The S&P has been the calmest of the three major indexes with a much tighter range from 1340-1365. That range was broken on Friday with a drop to 1327 and technicians were holding their breath that critical support at 1320 would hold. The closing spike put the index back at 1350 and dead center in the middle of the range. It is clear that 1320 is the critical level that must hold or the sentiment of the last four weeks is going to change. A break there could easily retest the January lows of 1275. The Russell-2000 uptrend broke and the index returned to initial support at 685 on Friday and was holding its own until the news broke. Unfortunately I think sentiment is turning against the small caps and I am switching to the S&P as the market indicator for this week.
S&P-500 Chart - Daily
Russell-2000 Chart - Daily
A key point here is still the lack of volume. For the last two weeks the total volume has been in the mid 6 billion range and very anemic. This is a buyer boycott rather than a crush of sellers. In reality there has not even been an imbalance of sellers. The internals are very choppy and change directions almost daily. This would suggest neither side has any conviction and everyone is just waiting to see if a recession appears. Traders don't know which way to trade although we were just starting to see an imbalance to the downside when the news broke.
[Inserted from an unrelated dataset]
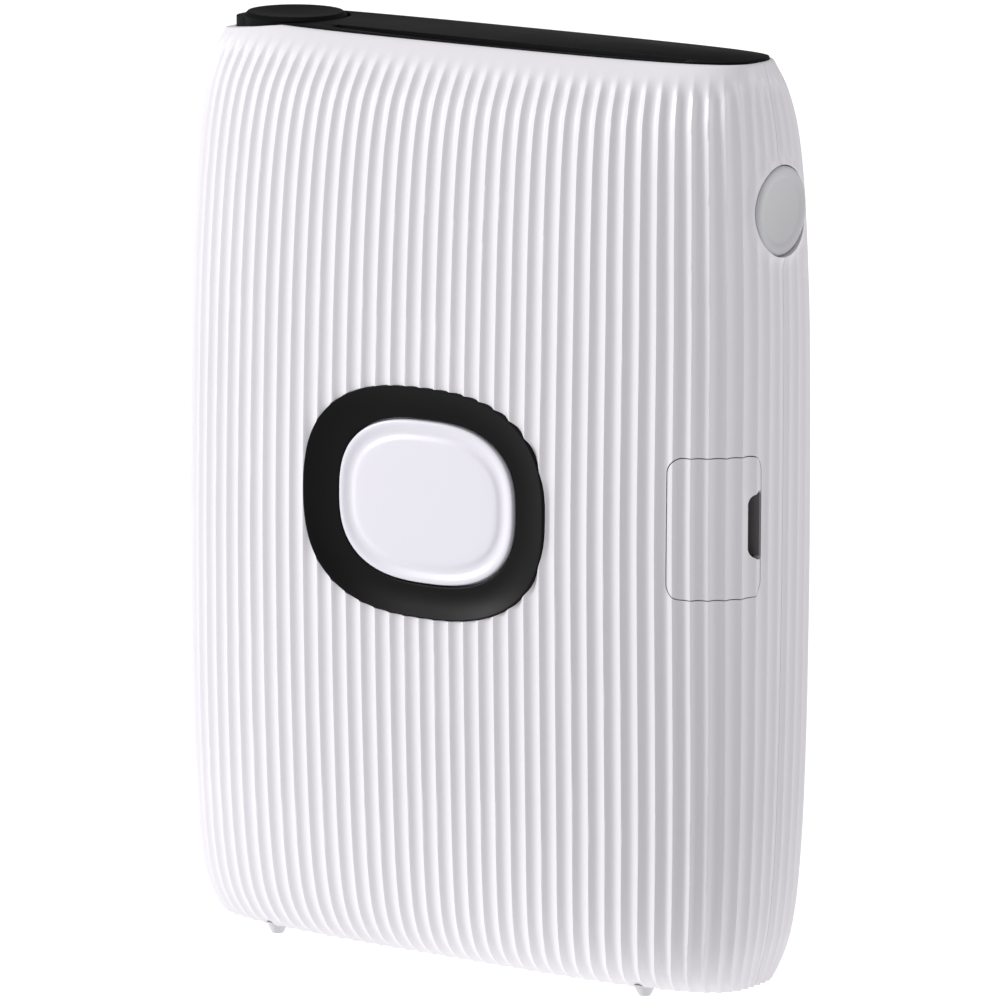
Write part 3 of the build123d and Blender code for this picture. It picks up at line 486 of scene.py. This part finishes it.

Market sentiment is more neutral than bearish and we have every reason to be headed for the cellar. You could make the case that the lack of serious selling in the face of all the current problems is actually bullish but that would require a leap of faith greater than I have today. The lower highs and lower lows of last week have me worried. I said on Tuesday I was losing any enthusiasm for buying the dips. If we get a bond bailout on Monday the key market indicator will be how aggressively the bears sell the rally and if the S&P can break resistance at 1365 and again at 1395. If we don't get a bailout and news suggests nothing is imminent then the key will be S&P 1320. Between 1320-1360 is the Twilight Zone of confused sentiment and a good place to waste money trying to force a trade. Wait for a breakout or a breakdown and go with the trend.